I've seen a number of different designs for sleep sensor circuits that are contact-based and seemingly detect when protective earth / chassis ground is connected through the handle. I'm attaching the schematic for the particular sensor board I happen to have received with my unisolder PCBs as an example.
I'm curious what the functional principle of those sensor circuits is - i.e. how do they detect whether or not protective earth is connected to the holder?
I find the schematic of the sensor I have particularly confusing because it seems to effectively leave the logical input to the inverter (implemented with a quad-NOR) floating when J1 isn't pulled down to GND so that D1 is in reverse-bias.
That sensor, as well as other's I've seen, also seem to reference the controller's supply to earth ground through R1 when the handle is present in the holder. Is that intentional and safe to do? So far my understanding was that the unisolder's power-supply should be floating and not referenced to earth.
In my unisolder build I'm using an E-I transformer to step down 120VAC mains to 24VAC to supply the PCB. Based on the available documentation it looks to me like the secondary of the transformer is intended to be floating, though I've not seen that stated explicitly anywhere.
Is that indeed the intention, or should the secondary be ground-referenced? If it should be floating, what'd be the failure mode to expect if isolation between primary and secondary was to fail for some reason?
Use an 8 pin socket and connecor, and follow the connection schematics on page 1, even if you find them not logical. They work. All irons can be connected on the same 8 pin receptacle. It is true that the T210 and T245 are connected differently electrically, but I assure you this is correct.
that's why most users change the original connector with GX16-8p or GX20-8p as it is into docs from 1st page
I appreciate both of your responses. The bit of information I was missing was that the intention is for the JCB-style connectors to be replaced with alternative ones that are wired up to be electrically compatible while the original ones are not. That clears up my question and the documentation makes sense to me now taking that into account.
That is your job to connect them propper way based on the info from the 1 page !!!
The information from page 1 that you're referring to again to me still seems to indicate that it's not possible to wire up a receiving connector for C245/C210 handles that'll transparently accept either style of handle based on the pinout differences between them, and I'm still looking to confirm whether or not my understanding of that is correct.
To me the documentation seems to only describe how to connect either one style of handle or the other, but not both in such a way that either can be plugged in and just work transparently.
Use the info from the first page and that picture published somewhere in that forum
That's the information I was describing in my question. Based on that information it looks to me like the pinout is not compatible between C245 and C210 handles, and that it's not possible to use both types of handles interchangeably with the same station after installing the instrument-identification resistors in the handles.

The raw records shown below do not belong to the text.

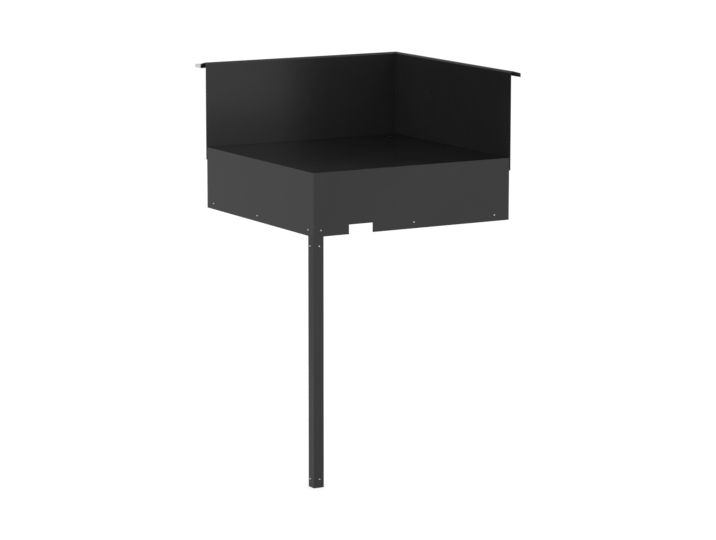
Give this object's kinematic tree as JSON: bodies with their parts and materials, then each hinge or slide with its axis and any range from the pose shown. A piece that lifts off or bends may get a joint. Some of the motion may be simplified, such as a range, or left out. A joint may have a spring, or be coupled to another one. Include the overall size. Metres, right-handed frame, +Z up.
{
  "type": "plancha grill",
  "caption": "Square corner plancha: a flat hot plate in a black sheet-steel box with two lipped rear wind shields, a gas burner underneath and a single front leg.",
  "frame": {"origin": "centre of the levelling foot's face, on the ground under the front corner", "axes": "+Z up, +X along the right side of the box, +Y along its left side"},
  "size_m": [0.6732, 0.6702, 1.0672],
  "materials": {
    "coat": "satin black powder coat",
    "hot_plate": "seasoned black rolled steel",
    "zinc": "zinc-plated folded steel",
    "stainless": "bare stainless steel",
    "burner_steel": "stainless steel with heat tint",
    "brass": "machined brass",
    "black_plastic": "fine-grained black plastic",
    "red_button": "gloss red plastic",
    "ceramic": "glazed white ceramic",
    "lead": "silicone-covered lead"
  },
  "bodies": {
    "grill": {"griddle_plate": "hot_plate", "grease_spout": "stainless", "plate_ledges": "coat", "skirt_right": "coat", "skirt_left": "coat", "rear_panel_right": "coat", "rear_panel_left": "coat", "corner_brackets": "zinc", "cross_rail_x": "zinc", "cross_rail_y": "zinc", "wind_shield_right": "coat", "wind_shield_left": "coat", "shield_corner_angle": "coat", "corner_rivets": "coat", "shield_spacers": "stainless", "shield_bolts": "stainless", "shield_nuts": "stainless", "lip_clips": "stainless", "clip_rivets": "stainless", "leg_stub": "zinc", "leg_tube": "coat", "foot_insert": "black_plastic", "panel_studs": "stainless", "panel_cap_nuts": "stainless", "leg_studs": "stainless", "leg_cap_nuts": "stainless", "burner_tray": "zinc", "tray_standoffs": "zinc", "tray_bolts": "stainless", "tray_nuts": "stainless", "burner_saddles": "zinc", "burner_tube": "burner_steel", "air_shutter": "burner_steel", "injector": "brass", "gas_valve": "brass", "valve_nut": "stainless", "control_bracket": "zinc", "gas_pipe": "brass", "hose_connector": "brass", "igniter_body": "black_plastic", "igniter_nut": "black_plastic", "igniter_spring": "stainless", "electrode_ceramic": "ceramic", "electrode_wire": "stainless", "igniter_lead": "lead", "cup_hanger": "zinc"},
    "knob": {"control_knob": "black_plastic", "valve_stem": "stainless"},
    "button": {"igniter_button": "red_button"},
    "foot": {"foot_stud": "stainless", "foot_glide": "black_plastic"},
    "cup": {"grease_cup": "stainless"}
  },
  "joints": [
    {"name": "knob_turn", "type": "hinge", "parent": "grill", "child": "knob", "pos_m": [0.126, 0.045, 0.7048], "axis": [0, 0, -1], "range_deg": [0, 225]},
    {"name": "button_press", "type": "slide", "parent": "grill", "child": "button", "axis": [0, 0, 1], "range_m": [0, 0.005], "stiffness_N_per_m": 600, "springref_m": -0.003, "deforming": ["igniter_spring"]},
    {"name": "foot_level", "type": "slide", "parent": "grill", "child": "foot", "axis": [0, 0, -1], "range_m": [0, 0.015]},
    {"name": "cup_slide", "type": "slide", "parent": "grill", "child": "cup", "axis": [-1, 0, 0], "range_m": [0, 0.08]}
  ]
}
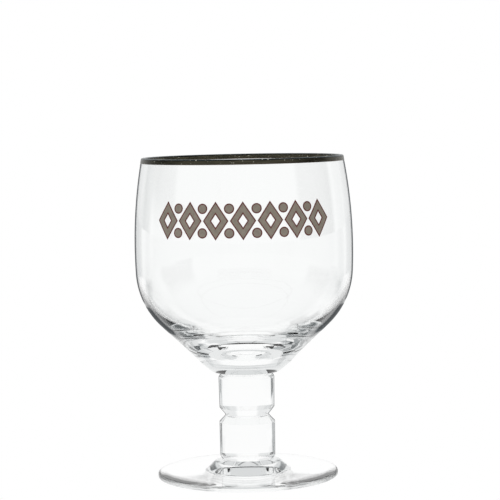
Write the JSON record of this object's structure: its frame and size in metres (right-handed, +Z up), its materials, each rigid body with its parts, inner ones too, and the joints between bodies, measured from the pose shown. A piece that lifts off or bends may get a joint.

Is my understanding of that situation correct? I found it kind of surprising as it makes the instrument-identification feature seemingly useless.
I'm currently building my first unisolder station and am somewhat confused by how instrument identification is intended to work. Specifically, I'd like to be able to connect either a C245-style or a C210-style handle to the station depending on the soldering-task.
Initially I thought that all I'd have to do is place the appropriate pair of resistors in both of the handles to allow the station to identify them, but when starting to put things together I noticed that there's some differences in the documented pinouts for those two different kinds of handles. In particular the heater positive terminal (red wire) on C245 handles is suggested to be connected to Vout1-, whereas the documentation for C210-style handles suggests connecting that same pin it to Vout1+ instead.
Does that imply that I can't wire up a single connector that'd accept either type of handle and is able to identify the different instruments based on their resistors? Why does polarity even matter for what I thought was just a resistive heating-element?